O Sol inicia na constelação de Aquarius
e termina na de Pisces. No hemisfério
norte é o sazonal equivalente a setembro no hemisfério sul. Entre 19 e 21 de
março, o Sol cruza (falamos do movimento
aparente do Sol) o equador celeste rumo ao norte – é o equinócio de março (equinócio vernal ou outonal, consoante o hemisfério), começo da
primavera, no hemisfério norte, e do outono, no hemisfério sul.
Em Roma, de clima mediterrânico, março é o 1.º mês da primavera,
que era um bom evento para marcar o início do ano, bem como para começo das
campanhas militares.
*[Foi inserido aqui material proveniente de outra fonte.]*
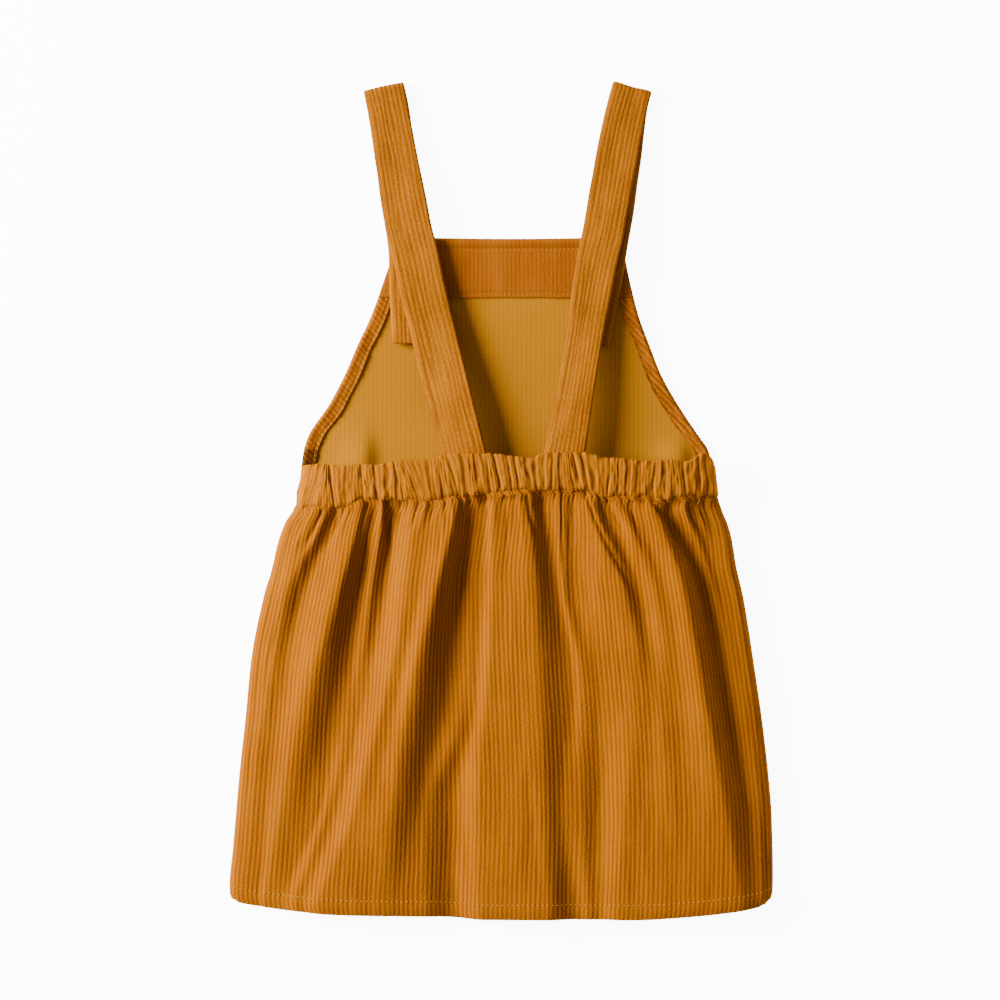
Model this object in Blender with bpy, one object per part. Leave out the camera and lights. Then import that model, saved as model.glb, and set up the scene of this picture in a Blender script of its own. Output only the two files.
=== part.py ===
"""Child's corduroy pinafore dress, laid flat with its back up.

The shoulder straps point along +Y, the hem along -Y and the back faces +Z. The front panel rests
on the ground, and the gathered back skirt stands over it in soft folds. Every length in the tables
is in millimetres, and the meshes are made in metres.
"""
import bpy
import bmesh
import math
import numpy as np

MM = 0.001

# ---- driving dimensions, mm ----
CLOTH = 1.6               # front panel and facings
BACK_CLOTH = 1.8          # gathered back skirt, pile included
HEM_DEPTH = 10.0          # turned-up hem
HEM_CLOTH = 3.0           # hem, two layers
SEAM_GAP = 0.3            # clearance between pieces
STRAP_THICK = 3.0         # strap, two layers
CASING_THICK = 3.2        # waist casing from its mean face to its plain inside
BUTTON_RADIUS = 8.0
BUTTON_THICK = 3.0
BUTTON_Y = 140.4
BUTTONS_X = (-55.2, 64.2)
BIB_LIFT = BUTTON_THICK + SEAM_GAP      # the bib's top lies on its buttons
LIFT_FROM_Y = 48.0
LIFT_TO_Y = 118.0
FACING_FOOT_Y = 121.8     # lower edge of the bib's top facing
ARM_FACING_WIDTH = 8.4
ARM_FACING_FOOT = (22.5, 30.0)   # lower ends of the left and right armhole facings

# ---- outlines, mm: (y, x) down each side ----
SKIRT_LEFT = ((12.0, -121.2), (3.0, -122.4), (-6.0, -124.2), (-15.0, -129.6), (-24.0, -133.2),
              (-42.0, -137.4), (-60.0, -142.2), (-96.0, -149.4), (-132.0, -153.0),
              (-168.0, -156.6), (-213.0, -160.8), (-228.0, -161.7), (-235.2, -160.8),
              (-240.6, -158.4))
SKIRT_RIGHT = ((12.0, 129.0), (3.0, 129.0), (-6.0, 131.4), (-15.0, 135.0), (-24.0, 137.4),
               (-42.0, 140.4), (-60.0, 144.6), (-96.0, 150.0), (-132.0, 156.0),
               (-168.0, 159.6), (-189.0, 161.2), (-231.0, 161.7), (-237.6, 160.9),
               (-241.8, 158.4))
BIB_LEFT = ((157.8, -61.8), (138.0, -68.4), (111.0, -78.0), (93.0, -86.4), (75.0, -94.2),
            (57.0, -103.8), (39.0, -115.8), (30.0, -118.8), (12.0, -121.2))
BIB_RIGHT = ((157.8, 72.6), (138.0, 76.2), (111.0, 82.8), (93.0, 89.4), (75.0, 96.6),
             (57.0, 106.8), (39.0, 118.8), (30.0, 124.8), (12.0, 129.0))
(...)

O ano começava em 1 de março na Rússia até ao final do século
XV. A Grã-Bretanha e suas colónias iniciavam o ano a 25 de março até 1752, ano
em que adotaram o calendário gregoriano. Muitas culturas e religiões ainda hoje
começam o ano novo em março.
Em finlandês, março é chamado de maaliskuu, com origem em maallinen
kuu, a significar o mês terrestre.
A terra começa a aparecer sob a neve derretida. Os saxões chamavam-lhe Rhed-monat ou Hreth-monath (por causa do deus Rhedam/Hreth) e os anglos tinham-no
como Hyld-monath. Para os judeus, o
fim de fevereiro e o começo de março é o adar
e o mesmo período referente a abril é nisan.
***
Afinal, Marte e março não são apenas guerra, mas beleza,
pujança, expansão, amor, adoração e festa – Deus, homem e natureza.